Part of the reason might be his command. He doesn’t have much of it. Among the 144 pitchers who threw at least 100 innings in 2016, Moore ranked 142nd in CSAA, BP’s command metric. There are good and great pitchers down in this range, too, so it’s not the full explanation, but throwing high, 93 mph fastballs without a great idea of whether they’ll be high-and-tight or high-and-down-the-middle is riskier than fellow poor-control pitchers Max Scherzer pumping 95 or Jake Arrieta whipping a nose-diving sinker.

Moore’s four-seamer itself, regardless of control, was also less suited to the Rays’ strategy than the fastballs his teammates were throwing. If you want to throw your fastball high, you generally want it to have rise—to defy gravity more than the average pitch and more than hitters’ brains expect. In terms of vertical movement, Moore’s was middle of the pack (61st) among the 128 pitchers who threw at least 500 four-seamers in 2016. Every other Rays pitcher who met that qualification ranked in the top 38.
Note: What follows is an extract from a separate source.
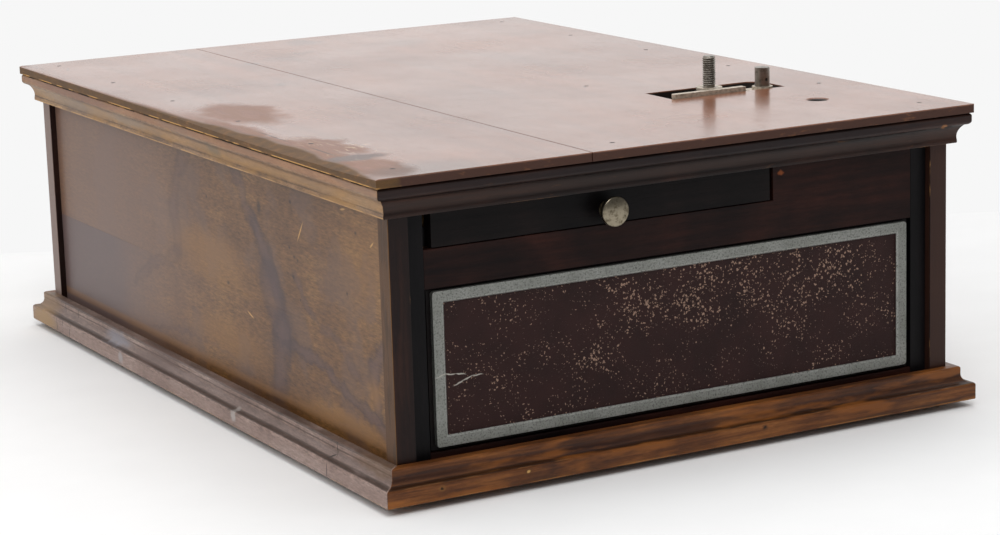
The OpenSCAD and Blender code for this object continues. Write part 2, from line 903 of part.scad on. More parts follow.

To watch Moore is to watch the catcher’s target move, and that didn’t change when he was traded to San Francisco in a deadline deal. But the original locations of Buster Posey’s targets did change—and so did the eventual destination of Moore’s pitches—bringing a new emphasis on working the pitch in and out, rather than up. Considering the pitch had the eighth-most horizontal movement among that qualifying group we mentioned earlier, that makes a lot of sense.

A cutter also joined the fray in a big way, and maybe that isn’t surprising. The Giants have added cutters to repertoires before. Recently, they extended Jake Peavy’s usefulness with such a change. If the Giants have a club-wide pitching philosophy, it might be a tendency to discourage over-reliance on the fastball, but there is a key difference between their vague tendencies and the (by degrees well-known or rumored) blanket rules of the Rays or the Pirates or the Orioles.

Samardzija abruptly ditched his cutter in late July. He simultaneously injected a curveball we haven’t seen from him since 2012 into the mix and gave us a look at another confident change of direction.

***

The results of these changes don’t actually matter to me, though they were good and/or promising. Because this is (surprise!) a Buster Posey article.

Pitchers try to change, or add pitches, all the time. Rarely do they stick with it, and even more rarely do they make these moves with the confidence and consistency shown by Moore and Samardzija last year. There are, undoubtedly, many places to dispense credit for these successful-looking projects. One major place would be with the Giants' front office and coaching staff, which doesn’t appear to enforce any rigid rules or push any doctrines upon their pitchers.

But in the continuing march toward understanding a catcher’s influence on the game, I want to consider Posey’s role in this.

We know he is a good framer, and that should give his pitchers an advantage in staying out of the middle of the plate. We also know that Moore doesn’t have good command, and Samardzija wasn’t much better in 2016. The idea of framing, and that Posey is good at it, has almost certainly bounced off their eardrums. Whether they utilized that information in any way is, um, doubtful.

His more broadly defined reputation is likely playing a larger role here. I don’t know how many catchers would call for 23 curveballs in one game from a pitcher who hasn’t thrown a curve competitively in four years, but I’d imagine a lot of them might get shaken off.

You laugh, but this anecdote came straight from Moore’s mouth to the Sacramento Bee in August:

Before Buster Posey caught Matt Moore for the first time in a game last Saturday, the Giants’ catcher asked the recently acquired left-hander if he had thrown a cut fastball in his career.

Moore had experimented with a cutter for part of last season. But he scrapped it and had not thrown the pitch this season. Still, when he and Posey played catch before Moore’s start against the New York Mets, Moore threw some cutters to give Posey a look at the movement.

“He was like, ‘So what are you going to do if I put down a three?’" Moore said, referring to the sign for a cutter. “And I said, 'I guess I’m going to throw it.'"

If Posey is, in fact, substantially better than the average catcher at getting pitchers to try new things, it might stand to reason that he (and the Giants) could be substantially better at identifying optimal strategies for their pitchers.

The idea of Searage Magic, and the proliferation of supposedly roster-optimized rotation strategies, has always run counter to the obvious truth that every pitcher has his own strengths and weaknesses, and that they reveal themselves gradually, in the course of facing major-league competition. Asking every pitcher to do one thing may be a great experiment to test when and how to use that particular thing, but it isn’t likely to produce better results.

But an adaptable mind behind the plate, consistently pushing pitchers toward something individual, specific to their abilities? If there were such a thing as pitching magic, it would look more like that.